Lebanese Prime Minister Tammam Salam condemned the Ersal assault as a “flagrant attack on the Lebanese state and the Lebanese armed forces.”

He called on “all political forces to exercise wisdom and responsibility and to make every effort to protect Lebanon and distance it from the dangers around it.”

The army has deployed additional forces, including two helicopters, to the region to deal with the outbreak of violence.

Ersal, which is hosting tens of thousands of Syrian refugees, has frequently been the scene of conflict with Lebanese security forces.

Syria’s army has also launched regular air raids and shelled the area around Ersal, saying it is targeting rebels who have holed up in the mountainous region surrounding the border town.

Tensions skyrocketed there earlier this year with a major influx of refugees and fighters after Syrian forces backed by members of the allied Lebanese Hezbollah movement recaptured most of the Qalamoun region, just across the border.

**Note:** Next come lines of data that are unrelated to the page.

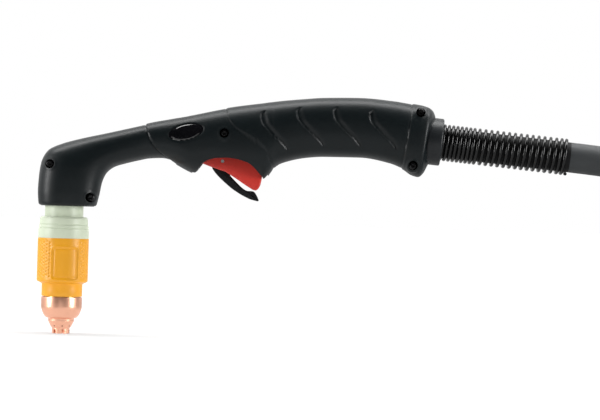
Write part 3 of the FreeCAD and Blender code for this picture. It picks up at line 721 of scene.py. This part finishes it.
def build_sleeve():
    """Yellow sleeve with columns of dimples and a plain panel in its front."""
    columns = 360 if FINE else 180
    outer = [(11.0, 23.0), (12.2, 23.0), (12.45, 23.1), (12.6, 23.4), (12.6, 27.0), (12.6, 30.4),
             (12.75, 30.9), (15.3, 32.1), (15.65, 32.4), (15.8, 32.9)]
    barrel = [(SLEEVE_RADIUS, z) for z in np.linspace(33.2, 58.6, 78 if FINE else 40)]
    inner = [(15.6, 59.0), (14.0, 59.0), (14.0, 33.0), (11.0, 33.0)]
    profile = outer + barrel + inner
    grid = lathe_points(profile, segments=columns)
    x, y, z = grid[:, :, 0], grid[:, :, 1], grid[:, :, 2]
    turn = np.degrees(np.arctan2(x, -y))
    on_barrel = np.zeros(x.shape)
    on_barrel[len(outer):len(outer) + len(barrel)] = 1.0
    depth = np.zeros(x.shape)
    for column, degrees in enumerate(DIMPLE_COLUMNS):
        across = (turn - degrees) * math.radians(1) * SLEEVE_RADIUS
        for row in range(DIMPLE_ROWS):
            level = DIMPLE_START + DIMPLE_PITCH * row + (DIMPLE_STAGGER if column % 2 else 0.0)
            depth += DIMPLE_DEPTH * np.exp(-(np.hypot(across, z - level) / DIMPLE_RADIUS) ** 2)
    across = np.abs((turn - SLEEVE_PANEL) * math.radians(1) * SLEEVE_RADIUS)
    tall = np.abs(z - PANEL_LEVEL)
    outside = np.hypot(np.maximum(across - 6.4, 0), np.maximum(tall - 7.9, 0))
    depth += 0.30 * (1 - fade(outside, 1.6, 2.3))
    depth += 0.22 * np.exp(-((outside - 0.8) / 0.35) ** 2)
    depth -= 0.20 * np.exp(-((outside - 2.5) / 0.4) ** 2)
    out = np.stack([x, y, np.zeros(x.shape)], 2)
    out /= np.linalg.norm(out, axis=2, keepdims=True)
    grid -= out * (depth * on_barrel)[:, :, None]
    add_object("sleeve_yellow", grid.reshape(-1, 3), quads(len(profile), columns, True, True), "cap",
               replaces=("retaining_cap_sleeve",), slot="yellow_plastic", material=SLEEVE_YELLOW)


def build_collar():
    """Pale collar above the sleeve, with two fine grooves round it."""
    profile = [(13.1, 59.0), (15.75, 59.0), (15.62, 64.9), (15.25, 65.1), (15.25, 65.4), (15.5, 65.6),
               (15.3, 67.1), (14.95, 67.3), (14.95, 67.6), (15.15, 67.8), (14.8, 71.2), (14.0, 72.3),
               (12.3, 72.3), (12.3, 66.0), (13.1, 66.0)]
    lathe("collar_pale", profile, "cap", segments=160, soft=0.22, replaces=("retaining_cap_collar",),
          slot="body_plastic", material=BODY_PALE)


# ---- trigger and safety lever -----------------------------------------------------------------------

TRIGGER_HALF = 7.0
LEVER_HALF = 2.3
LEVER_SLOT_HALF = 3.5
LEVER_SWEEP = 9.4                 # radius of the room that the lever's boss has in the trigger
TRIGGER_OUTLINE = [(83.3, 113.4), (83.4, 110.2), (84.8, 107.8), (89.5, 106.1), (95.8, 104.1), (99.0, 103.3),
                   (105.2, 99.5), (111.6, 95.3), (116.6, 92.3), (118.4, 92.0), (119.6, 92.9), (120.9, 95.0),
                   (122.0, 100.0), (122.0, 106.0), (121.0, 110.5), (118.0, 113.3), (104.0, 114.4),
                   (90.0, 115.8), (86.4, 116.3), (84.2, 115.4)]
LEVER_ROOM = [(80, 96), (120, 80), (111.5, 95.5), (106.6, 107.0), (95, 109.0), (86.2, 109.4), (80, 109.4)]
LEVER_OUTLINE = [(90.5, 105.5), (93.4, 101.6), (97.8, 97.4), (103.6, 92.6), (109.3, 89.1), (114.9, 86.4),
                 (119.9, 85.3), (120.4, 86.0), (119.2, 88.7), (117.3, 91.6), (112.6, 91.6), (109.8, 93.4),
                 (105.3, 97.6), (101.6, 101.4), (101.0, 106.0), (100.5, 111.5), (97.4, 113.5), (93.4, 112.0),
                 (91.6, 108.8)]


def slab(name, outline, half, corner, edge, body, **ties):
    """Plate in the x-z plane with rounded corners and rounded edges."""
    points, faces = prism([tuple(p) for p in softened(outline, corner, 4)], -half, half)
    piece = add_object(name, points, faces, body, **ties)
    modifier = piece.modifiers.new("round", "BEVEL")
    modifier.width = edge * MM
    modifier.segments = 4
    modifier.limit_method = "ANGLE"
    modifier.angle_limit = math.radians(50)
    return piece


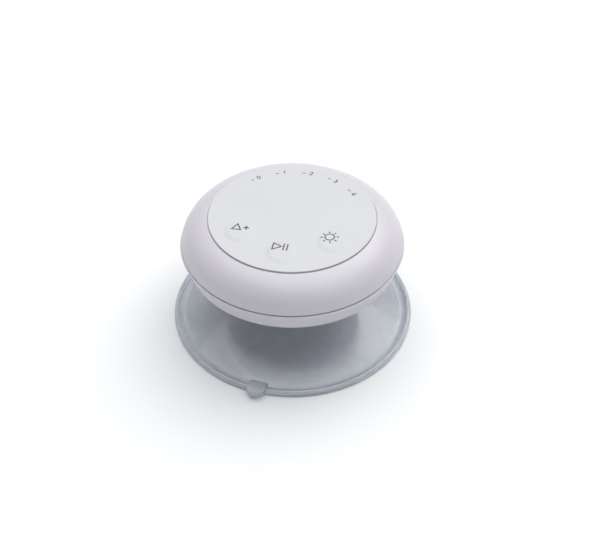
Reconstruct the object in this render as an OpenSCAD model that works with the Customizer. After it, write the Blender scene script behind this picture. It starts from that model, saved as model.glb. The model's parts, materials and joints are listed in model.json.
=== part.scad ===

Despite the regime’s recapture of most of Qalamoun, pockets of opposition forces, including jihadists from al-Nusra and the Islamic State group remain in the area.

Jihadists engaged in fierce clashes with the regime in the Qalamoun region on Friday night, with at least 50 fighters killed, according to Britain-based Syrian Observatory for Human Rights.

According to the Observatory, more than 170,000 people have been killed since Syria’s conflict began in March 2011, and the violence has regularly spilled into neighboring Lebanon, which is hosting more than a million Syrian refugees.